◆ **GIVEN TASK**: Where a line in the listing below contains the word "scene", copy that line.

:: DATASET CONTENT

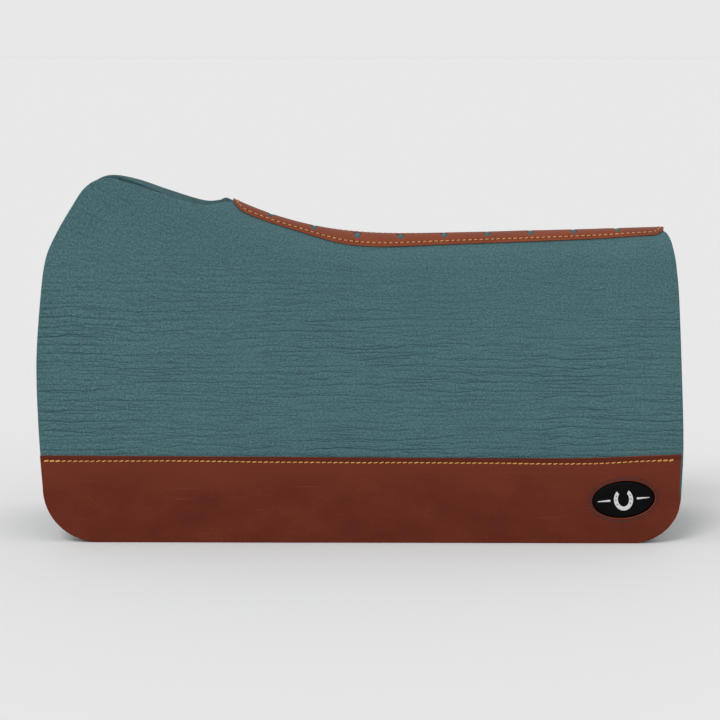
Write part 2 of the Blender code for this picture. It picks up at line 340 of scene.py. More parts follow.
# %% Laying it over the pad
def lay(name, bm, change=None, to_pad=bend, attributes=None):
    """Makes the flat bmesh an object, changed and bent. Its attribute pattern keeps its flat places."""
    mesh = bpy.data.meshes.new(name)
    bm.to_mesh(mesh)
    bm.free()
    flat = np.zeros(len(mesh.vertices) * 3)
    mesh.vertices.foreach_get("co", flat)
    flat = flat.reshape(-1, 3)
    mesh.attributes.new("pattern", "FLOAT_VECTOR", "POINT").data.foreach_set("vector", flat.ravel())
    for key, values in (attributes(flat) if attributes else {}).items():
        kind, field = ("FLOAT", "value") if values.ndim == 1 else ("FLOAT_VECTOR", "vector")
        mesh.attributes.new(key, kind, "POINT").data.foreach_set(field, values.astype(np.float32).ravel())
    raised = flat.copy()
    if change:
        raised[:, 2] += change(flat)
    mesh.vertices.foreach_set("co", to_pad(raised).ravel())
    laid = bmesh.new()
    laid.from_mesh(mesh)
    inside_out = laid.calc_volume(signed=True) < 0  # as on the off flap, which mirrors the near one
    laid.free()
    if inside_out:
        mesh.flip_normals()
    mesh.update()
    mesh.shade_smooth()
    piece = bpy.data.objects.new(name, mesh)
    bpy.context.scene.collection.objects.link(piece)
    return piece


# %% [markdown]
# ## Unevenness
#
# Hand-cut, hand-sewn felt and leather are nowhere quite even. A small table of random numbers,
# blended smoothly between its entries, gives a noise that a whole mesh can look up at once, the same
# in every run.


# %% Smooth noise
TABLE_SIZE = 128


def uneven(u, v, seed):
    """Smooth noise from -1 to 1 over a plane of unit cells."""
    table = np.random.default_rng(seed).uniform(-1, 1, (TABLE_SIZE, TABLE_SIZE))
    column, row = np.floor(u).astype(int), np.floor(v).astype(int)
    a, b = u - column, v - row
    a, b = a * a * (3 - 2 * a), b * b * (3 - 2 * b)
    low_left, low_right, high_left, high_right = (
        table[(column + i) % TABLE_SIZE, (row + j) % TABLE_SIZE]
        for i, j in ((0, 0), (1, 0), (0, 1), (1, 1))
    )
    return (low_left * (1 - a) + low_right * a) * (1 - b) + (high_left * (1 - a) + high_right * a) * b


def ease(value, low, high):
    """0 at low, 1 at high, and smooth between. low may be the larger."""
    share = np.clip((value - low) / (high - low), 0, 1)
    return share * share * (3 - 2 * share)


# %% [markdown]
# ## The two felt halves
#
# Pressed felt 20 mm thick is firm: it has a square cut edge, hardly rounded, and where it has been
# folded its skin gathers in long fine creases across the bend. Each layer of creases is a set of
# lines at an even pitch, pushed up and down by noise and broken into lengths, and three such layers
# cross and fork as real creases do. The mesh is too coarse for the thin dark lines of painted shade
# in them, so each of its points keeps a count and a strength for each layer, and the felt's finish
# paints the shade lines, and a painted highlight just below each, from those.
# Cloth simulation makes soft folds and swells a cushion, and this pad does neither, so its thickness
# is kept as cut.

# %% The edge of a flap, as (x, z)
FRONT_EDGE = [
    (-0.3705, 0.065),
    (-0.3765, 0.135),
    (-0.3800, 0.210),
    (-0.3768, 0.277),
    (-0.3710, 0.325),
    (-0.3588, 0.355),
    (-0.3400, 0.387),
    (-0.3230, 0.411),
    (-0.3030, 0.421),
    (-0.2710, 0.417),
    (-0.2330, 0.4045),
    (-0.2000, 0.3942),
    (-0.1830, 0.3910),
    (-0.1680, 0.3928),
]
REAR_EDGE = [
    (0.3775, 0.060),
    (0.3800, 0.110),
    (0.3794, 0.180),
    (0.3771, 0.278),
    (0.3737, 0.320),
    (0.3702, 0.342),
    (0.3680, 0.351),
    (0.3655, 0.3565),
]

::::

◆ **SOLUTION TO THE EXERCISE**:
Write part 2 of the Blender code for this picture. It picks up at line 340 of scene.py. More parts follow.
    bpy.context.scene.collection.objects.link(piece)